Well, this is all very interesting, Spotty, but what does it have to do with infrastructure?

Isn't it obvious? The United States spends more on military R&D than any other kind, and it spends more on the military than the rest of the world combined. (Spot doesn't have links immediately available for those to assertions, but Spot is on a dial-up for a couple of days and it's hard to get links; anyway they are both figures in common discussion and are non-controversial)

But doesn't the military R&D filter down to civilian applications?

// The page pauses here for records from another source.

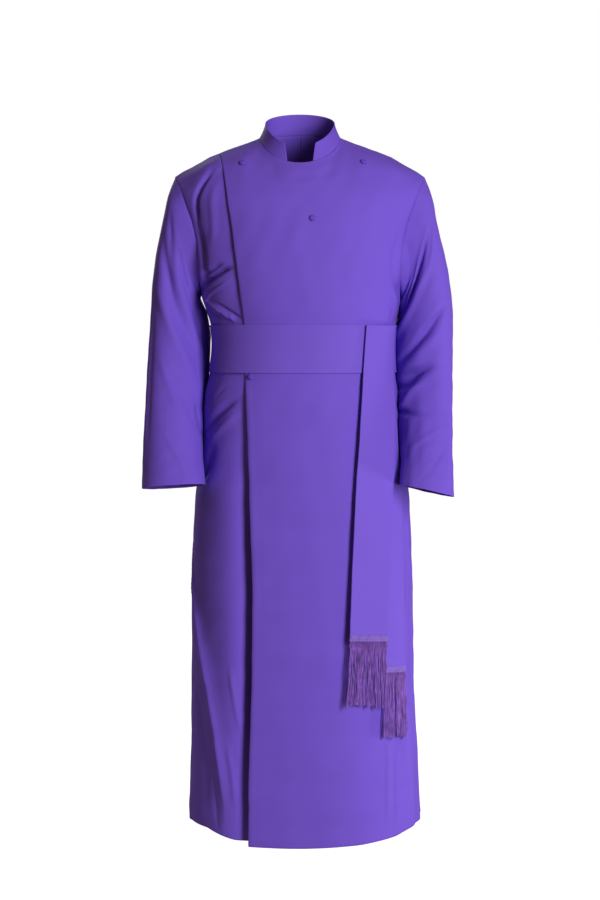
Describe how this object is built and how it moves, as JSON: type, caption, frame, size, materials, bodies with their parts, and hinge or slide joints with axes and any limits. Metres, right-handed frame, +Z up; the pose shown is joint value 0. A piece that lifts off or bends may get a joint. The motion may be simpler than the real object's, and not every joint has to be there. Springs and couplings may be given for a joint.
{
  "type": "clergy robe",
  "caption": "Long double-breasted clergy cassock, standing notched collar, plain sleeves and a band cincture with two fringed falls, worn and hollow.",
  "frame": {"origin": "middle of the neck base, level with the points where the shoulder seams meet the collar; the wearer's shoulders carry the robe there", "axes": "+Z up along the robe, +X to the wearer's left, the front faces -Y"},
  "size_m": [0.6274, 0.4253, 1.4631],
  "materials": {
    "cassock_cloth": "smooth twill suiting with a slight sheen",
    "cincture_cloth": "smooth twill suiting, pressed flat",
    "fringe_yarn": "twisted yarn",
    "button_cloth": "cloth-covered"
  },
  "bodies": {
    "root": {"front_left": "cassock_cloth", "front_right": "cassock_cloth", "back_left": "cassock_cloth", "back_right": "cassock_cloth", "sleeve_left": "cassock_cloth", "sleeve_right": "cassock_cloth", "collar": "cassock_cloth", "cincture_band": "cincture_cloth", "cincture_fall_front": "cincture_cloth", "cincture_fall_rear": "cincture_cloth", "fringe_front": "fringe_yarn", "fringe_rear": "fringe_yarn", "button_right_shoulder": "button_cloth", "button_left_shoulder": "button_cloth", "button_breast": "button_cloth", "button_waist": "button_cloth"}
  },
  "joints": []
}
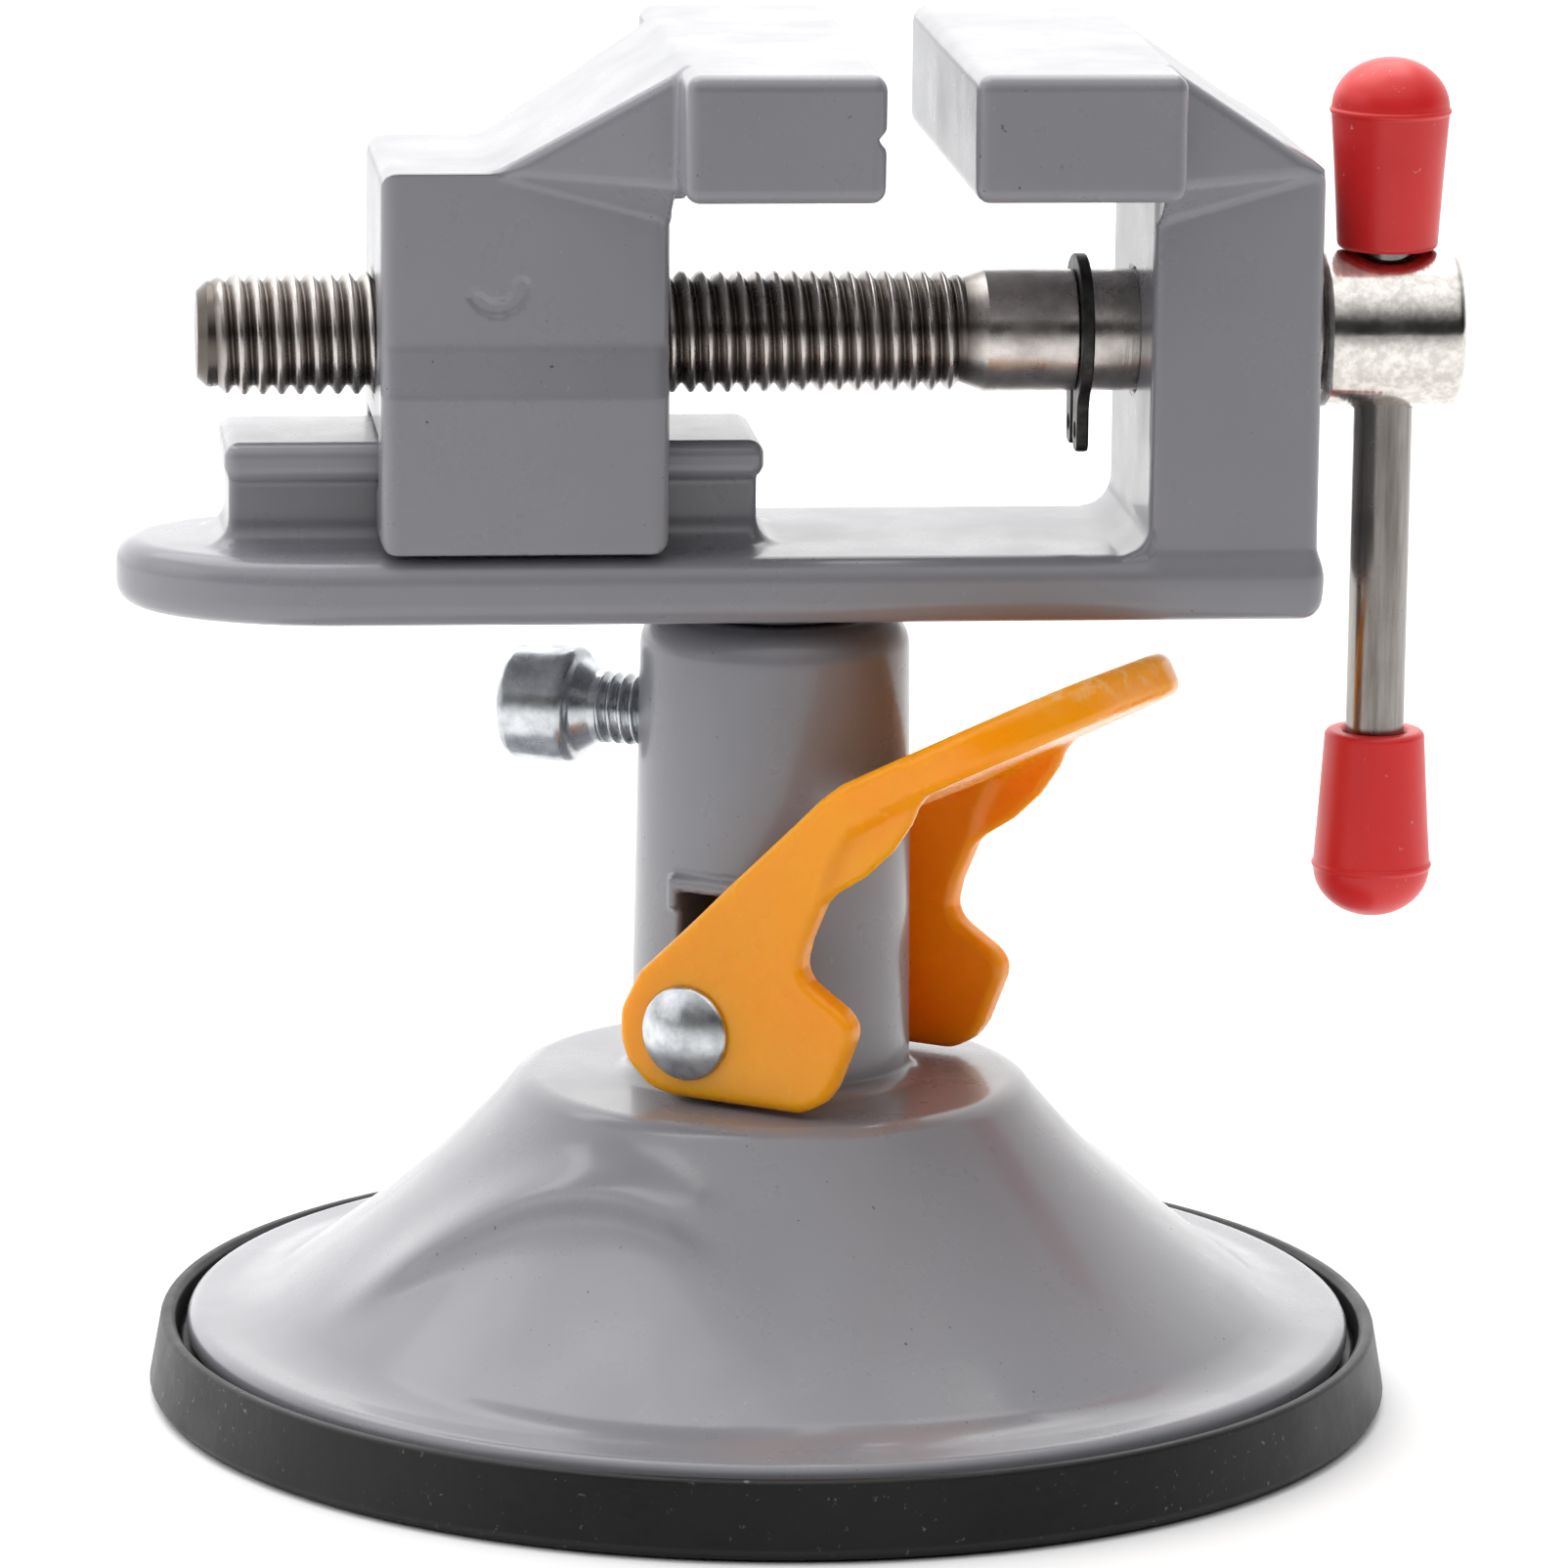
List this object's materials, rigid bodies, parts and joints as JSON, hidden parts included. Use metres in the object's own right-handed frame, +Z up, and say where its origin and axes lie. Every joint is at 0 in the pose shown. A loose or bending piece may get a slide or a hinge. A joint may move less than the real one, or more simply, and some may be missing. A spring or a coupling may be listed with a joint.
{
  "type": "pcb holder vise",
  "caption": "Small bench vise for circuit boards, on a swivelling column with a lever-operated suction base and a T-bar lead screw.",
  "frame": {"origin": "centre of the rubber cup's resting plane, on the column and swivel axis", "axes": "+X along the lead screw towards its T-bar, +Y away from the side the clamp lever's near pin head faces, +Z up along the column"},
  "size_m": [0.1088, 0.102, 0.1118],
  "materials": {
    "grey_paint": "gloss grey paint over the casting",
    "cup_rubber": "satin",
    "orange_plastic": "gloss",
    "red_caps": "satin",
    "screw_steel": "machined",
    "bar_steel": "polished",
    "zinc_plate": "satin",
    "black_steel": "phosphate",
    "plain_steel": "machined"
  },
  "bodies": {
    "base": {"dome_base": "grey_paint", "suction_cup": "cup_rubber"},
    "stem": {"cup_stem": "plain_steel", "lever_pin": "zinc_plate"},
    "lever": {"cam_lever": "orange_plastic"},
    "clamp": {"clamp_screw": "zinc_plate"},
    "head": {"vise_frame": "grey_paint"},
    "jaw": {"moving_jaw": "grey_paint"},
    "screw": {"lead_screw": "screw_steel", "circlip": "black_steel"},
    "bar": {"t_bar": "bar_steel", "cap_upper": "red_caps", "cap_lower": "red_caps"}
  },
  "joints": [
    {"name": "stem_lift", "type": "slide", "parent": "base", "child": "stem", "axis": [0, 0, 1], "range_m": [0, 0.0086], "deforming": ["suction_cup"]},
    {"name": "lever_turn", "type": "hinge", "parent": "stem", "child": "lever", "pos_m": [0, 0, 0.0327], "axis": [0.5664, 0.8241, 0], "range_deg": [0, 63]},
    {"name": "clamp_turn", "type": "hinge", "parent": "base", "child": "clamp", "pos_m": [-0.00944, 0.0046, 0.0559], "axis": [-0.8988, 0.4384, 0], "range_deg": [0, 720]},
    {"name": "head_swivel", "type": "hinge", "parent": "base", "child": "head", "pos_m": [0, 0, 0.0656], "axis": [0, 0, 1], "continuous": true},
    {"name": "jaw_slide", "type": "slide", "parent": "head", "child": "jaw", "axis": [1, 0, 0], "range_m": [-0.01401, 0.00691]},
    {"name": "screw_turn", "type": "hinge", "parent": "head", "child": "screw", "pos_m": [0.0358, 0, 0.0881], "axis": [-1, 0, 0], "range_deg": [-3360, 1656]},
    {"name": "bar_slide", "type": "slide", "parent": "screw", "child": "bar", "axis": [0, 0, 1], "range_m": [0, 0.026]}
  ],
  "couplings": [
    {"joint": "lever_turn", "follows": "stem_lift", "rad_per_m": 127.85},
    {"joint": "jaw_slide", "follows": "screw_turn", "m_per_rad": 0.00023873}
  ]
}
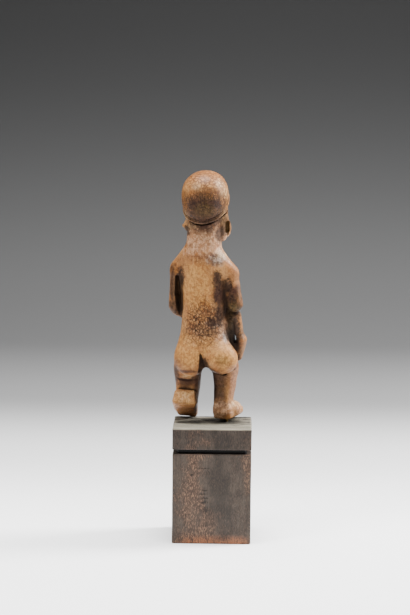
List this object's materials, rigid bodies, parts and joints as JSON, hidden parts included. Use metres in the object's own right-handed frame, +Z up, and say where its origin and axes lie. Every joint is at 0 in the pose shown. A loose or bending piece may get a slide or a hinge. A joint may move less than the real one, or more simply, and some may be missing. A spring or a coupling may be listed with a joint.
{
  "type": "carved statuette on plinth",
  "caption": "Small carved wooden standing figure in a close cap, pinned by one foot to a square wooden plinth with a saw-cut groove round its top.",
  "frame": {"origin": "middle of the plinth's underside", "axes": "+Z up the figure; the plinth's sides lie along X and Y; the figure faces -Y, turned 9 degrees towards its own right"},
  "size_m": [0.0541, 0.0514, 0.2356],
  "materials": {
    "carved_wood": "hand-carved, honey-brown patina with dark handling stains and a waxy sheen",
    "stained_wood": "charcoal-brown stain worn through to orange wood at the edges, dull sheen",
    "pin_metal": "plain drawn pin, slightly dull"
  },
  "bodies": {
    "root": {"plinth": "stained_wood", "mounting_pin": "pin_metal", "figure": "carved_wood"}
  },
  "joints": []
}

You mean "aren't our tractors much better because we have the Abrams tank?" Maybe so, grasshopper, but it's a damn inefficient way to fund civilian R&D. You've posed a trickle down theory, grasshopper, which is about as helpful as the trickle down tax voodoo that the Republicans have sold.

One last quote from JRS:

If part of the responsibility for our economic confusion lies with the weapons industry, is the reason perhaps that arms are not capital goods? They cannot act as an economic motor to drive a fully rounded economy if there are no real costs, no real buyers, and no real return on investment in the form of civil infrastructure. As for singing the praises of the trickle-down effect, this borders on the ridiculous. Why should we tie our industrial investment and development to a method which is both inefficient and reliant upon luck? It is a sign of how flawed the rational system is that we have accepted with docility an economic development strategy which by comparison makes a roll of the dice on the tables of Monte Carlo look like a sure thing. Nevertheless, this system has taken on the form of a squirrel cage. And no one seems to remember how we got in or know how to get us out.

In other words, the modern weapons industry creates swords that can't even be beaten into plowshares.

There is talk now of expanding the size of the military. Apparently enough so that we could get into two disastrous wars at the same time! Or maybe three! Spot says not to look for any substantial bridge building anytime soon.